Besides downloading the blocks, is the full node client also performing a Digital Signature verification for each transaction included in that block?
It depends on the block. Bitcoin Core has checkpoints which mean that the block at a certain height must have a certain hash. Blocks prior to that will not have signatures validated. The recent checkpoint was block 250000 which means that for older nodes, they will begin checking signatures after block 250000. However for newer nodes, we introduced a thing called assumevalid which supersedes checkpoints (although checkpoints still exist). Assumevalid has a block hash specified. It is similar to checkpoints; any block in the chain prior to the assumevalid block (we have a best headers chain which has the assumevalid block in it) will have signature validation skipped. Blocks after the assumevalid block will have all signatures verified.
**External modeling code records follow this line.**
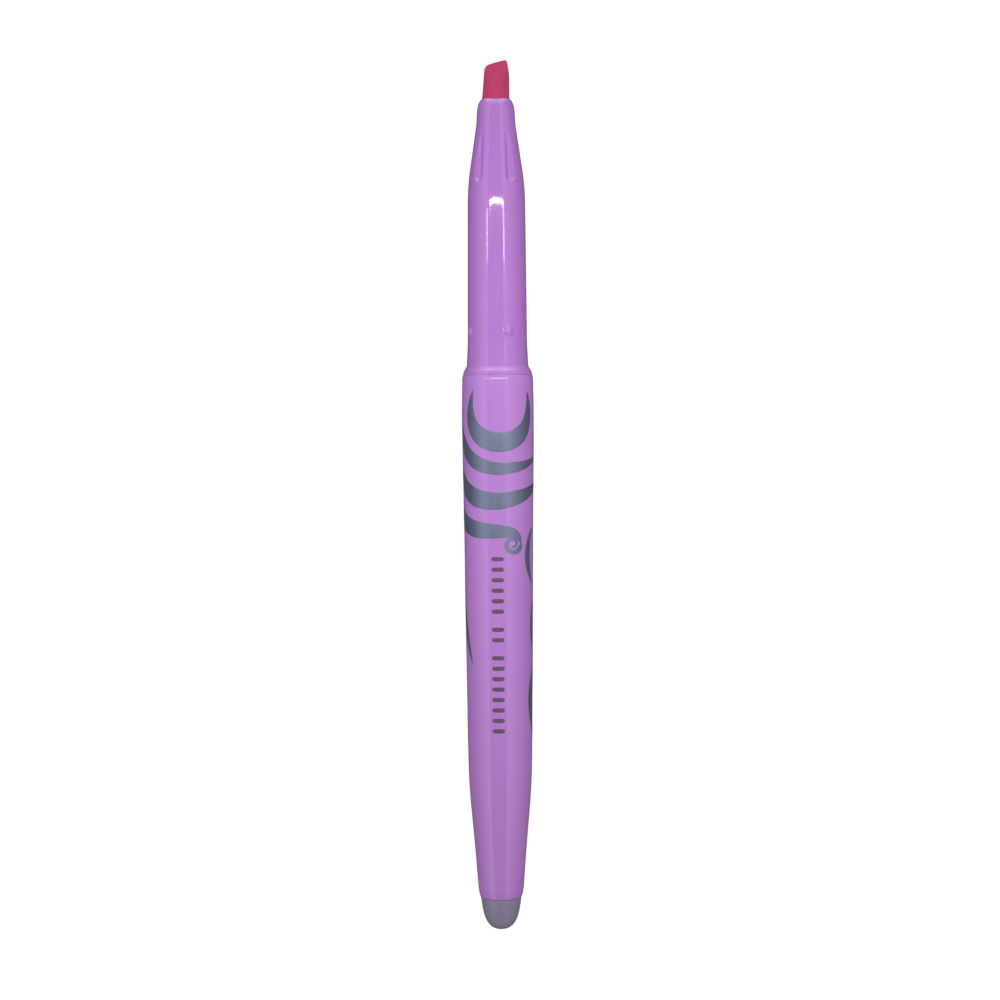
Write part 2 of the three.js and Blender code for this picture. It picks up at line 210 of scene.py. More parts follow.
class StageSettings(bpy.types.PropertyGroup):
    """Camera and light."""

    lens: FloatProperty(name="Lens", default=81.25, description="Focal length", subtype="DISTANCE_CAMERA")
    height: length_property("Camera height", 342.3, "Distance from the pen's axis to the camera")
    station: length_property("Camera station", 48.74, "Station that the camera stands over")
    aside: length_property("Camera aside", 0.35, "How far the camera stands to the right of the pen's axis")
    pitch: FloatProperty(name="Pitch", default=math.radians(-2.92), description="Tilt", subtype="ANGLE")
    roll: FloatProperty(name="Roll", default=math.radians(-0.4), description="Roll", subtype="ANGLE")
    sky: FloatProperty(name="Sky", default=0.4, min=0, description="Strength of the soft light all round")
    fill: FloatProperty(name="Fill", default=0.0274, min=0, description="Power of the fill lamp over the pen")


# ---------- shapes and meshes


def spline(knots, stations):
    """Radius at each station on the natural cubic spline through (station, radius) knots.

    The second derivative at each inner knot solves the usual tridiagonal equations, and is 0 at both ends.
    """
    at, radius = np.array(knots, float).T
    gap = np.diff(at)
    slope = np.diff(radius) / gap
    matrix = np.eye(len(at))
    right = np.zeros(len(at))
    inner = np.arange(1, len(at) - 1)
    matrix[inner, inner - 1] = gap[:-1]
    matrix[inner, inner] = 2 * (gap[:-1] + gap[1:])
    matrix[inner, inner + 1] = gap[1:]
    right[inner] = 6 * np.diff(slope)
    bend = np.linalg.solve(matrix, right)
    i = np.clip(np.searchsorted(at, stations) - 1, 0, len(gap) - 1)
    before, after = stations - at[i], at[i + 1] - stations
    cubic = (bend[i] * after**3 + bend[i + 1] * before**3) / (6 * gap[i])
    start = radius[i] / gap[i] - bend[i] * gap[i] / 6
    end = radius[i + 1] / gap[i] - bend[i + 1] * gap[i] / 6
    return cubic + start * after + end * before


def bezier(*controls, count=12):
    """Points of the Bezier curve with those control points, from de Casteljau's repeated mixing."""
    t = np.linspace(0, 1, count)[:, None]
    layers = [np.array(point, float) + 0 * t for point in controls]
    while len(layers) > 1:
        layers = [(1 - t) * a + t * b for a, b in zip(layers, layers[1:])]
    return layers[0]


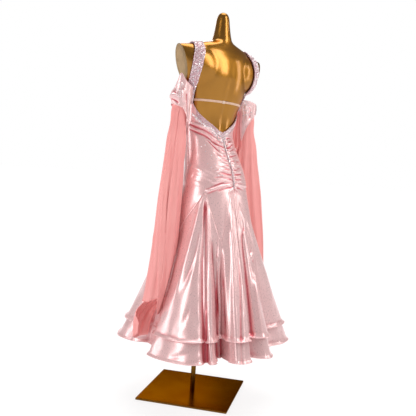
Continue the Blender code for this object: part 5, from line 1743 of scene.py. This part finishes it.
def build_room():
    m = Nodes("pale_floor")
    m.colour(m.ramp(m.noise(2.0, 2.0), (0.3, (0.20, 0.20, 0.20)), (0.7, (0.22, 0.22, 0.22))))
    m.set(Roughness=0.9, Specular_IOR_Level=0.0)
    m.set(Emission_Color=(1.0, 1.0, 1.0, 1.0), Emission_Strength=FLOOR_GLOW)
    mesh = bpy.data.meshes.new("floor")
    corners = [(x * FLOOR_HALF, y * FLOOR_HALF, 0) for x, y in ((-1, -1), (1, -1), (1, 1), (-1, 1))]
    mesh.from_pydata(corners, [], [(0, 1, 2, 3)])
    mesh.materials.append(m.material)
    floor = bpy.data.objects.new("floor", mesh)
    floor.location.z = -FLOOR_DROP
    bpy.context.collection.objects.link(floor)
    world = bpy.data.worlds.new("studio")
    bpy.context.scene.world = world
    world.use_nodes = True
    tree = world.node_tree
    room = tree.nodes["Background"]
    room.inputs["Color"].default_value = (1.0, 0.985, 0.97, 1.0)
    room.inputs["Strength"].default_value = ROOM_LIGHT
    seen = tree.nodes.new("ShaderNodeBackground")
    seen.inputs["Color"].default_value = (1.0, 1.0, 1.0, 1.0)
    path = tree.nodes.new("ShaderNodeLightPath")
    both = tree.nodes.new("ShaderNodeMixShader")
    tree.links.new(path.outputs["Is Camera Ray"], both.inputs[0])
    tree.links.new(room.outputs[0], both.inputs[1])
    tree.links.new(seen.outputs[0], both.inputs[2])
    tree.links.new(both.outputs[0], tree.nodes["World Output"].inputs["Surface"])
    bpy.context.scene.view_settings.view_transform = "Standard"
    for name, place, aim, size, power, tint in LAMPS:
        data = bpy.data.lights.new(name, "AREA")
        data.shape = "RECTANGLE"
        data.size, data.size_y = size
        data.energy = power
        data.color = tint
        lamp = bpy.data.objects.new(name, data)
        bpy.context.collection.objects.link(lamp)
        lamp.location = place
        way = Vector(aim) - Vector(place)
        lamp.rotation_mode = "QUATERNION"
        lamp.rotation_quaternion = way.to_track_quat("-Z", "Y")
    data = bpy.data.lights.new("ceiling", "SUN")
    data.energy, data.angle = CEILING_LIGHT, math.radians(CEILING_SPREAD)
    ceiling = bpy.data.objects.new("ceiling", data)
    ceiling.rotation_euler = [math.radians(v) for v in CEILING_TILT]
    bpy.context.collection.objects.link(ceiling)


# ---------------------------------------------------------------------------
# The whole scene
# ---------------------------------------------------------------------------

def main():
    make_camera()
    build_room()
    satin = satin_material()
    chiffon = chiffon_material()
    gold = gold_material(*FORM_GOLD)
    dark = gold_material(*STAND_GOLD)
    band = band_material()
    beads = (
        stone_material("silver_stones", ((0.90, 0.88, 0.90), (1.0, 0.98, 0.99), (0.92, 0.76, 0.80)), 0.55),
        stone_material(
            "pink_beads",
            ((0.72, 0.38, 0.43), (0.95, 0.70, 0.73), (1.0, 0.90, 0.92), (0.80, 0.50, 0.55)), 0.30,
        ),
    )
    for node in ("form_pole", "form_base"):
        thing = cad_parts[node]
        thing.data.materials.clear()
        thing.data.materials.append(dark)
    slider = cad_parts["elastic_slider"]
    slider.data.materials.clear()
    metal = plain_material("slider_metal", (0.70, 0.52, 0.42), (0.78, 0.60, 0.50), 0.3, 0.3)
    slider.data.materials.append(metal)
    form = build_form(gold, cap_material())
    tree = tree_of([v.co for v in form.data.vertices], [tuple(p.vertices) for p in form.data.polygons])
    grids = build_dress(satin)
    build_stones(grids_tree([grids["back_left"], grids["back_right"]]), beads[0])
    build_elastic(elastic_material())
    build_bands(band, beads)
    for side, word, edges, creases in (
        (1.0, "left", SLEEVE_EDGES_LEFT, LEFT_SLEEVE_CREASES),
        (-1.0, "right", PETAL_EDGES, RIGHT_SLEEVE_CREASES),
    ):
        build_strap(side, "strap_" + word, tree, band, beads)
        build_sleeve(side, word, edges, creases, satin, beads[0])
        for row in FLOATS:
            cloth = build_float(side, word, row, chiffon)
    gather = build_gather(chiffon)
    for block in bpy.data.materials:
        block.use_fake_user = False


main()
bpy.context.view_layer.update()
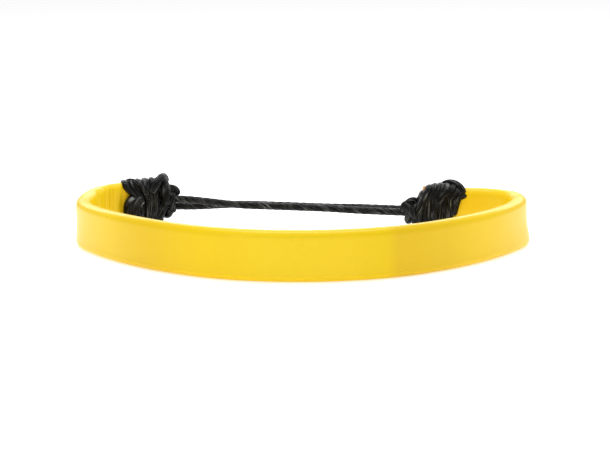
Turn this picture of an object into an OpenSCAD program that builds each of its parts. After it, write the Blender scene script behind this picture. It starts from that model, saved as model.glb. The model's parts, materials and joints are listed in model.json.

The assumevalid block can be set with the -assumevalid=<hash> startup option. The default assumevalid block is updated every release.

Also, I noticed that the newer blocks in the blockchain take longer time to synchronize than the older blocks. Is it because the newer blocks include more number of transactions and so the full node client needs to perform more number of verification per block?
Yes. There are more transactions in newer blocks which requires more hashing, and after the assumevalid block, all signature validation is done.

Is there any way to speed up the process of synchronizing the blockchain? Of course, besides buying the latest and fastest processor Cheesy
One of the bottlenecks is database flushing. To make syncing faster, you can increase the -dbcache=>n> parameter so more of the database is held in memory and does not need to be flushed to disk as often. You can also check the current block hash, and if you trust the block explorer you used, you can set the -assumevalid=<hash> option so that you will skip all signature validation up to the most recent block.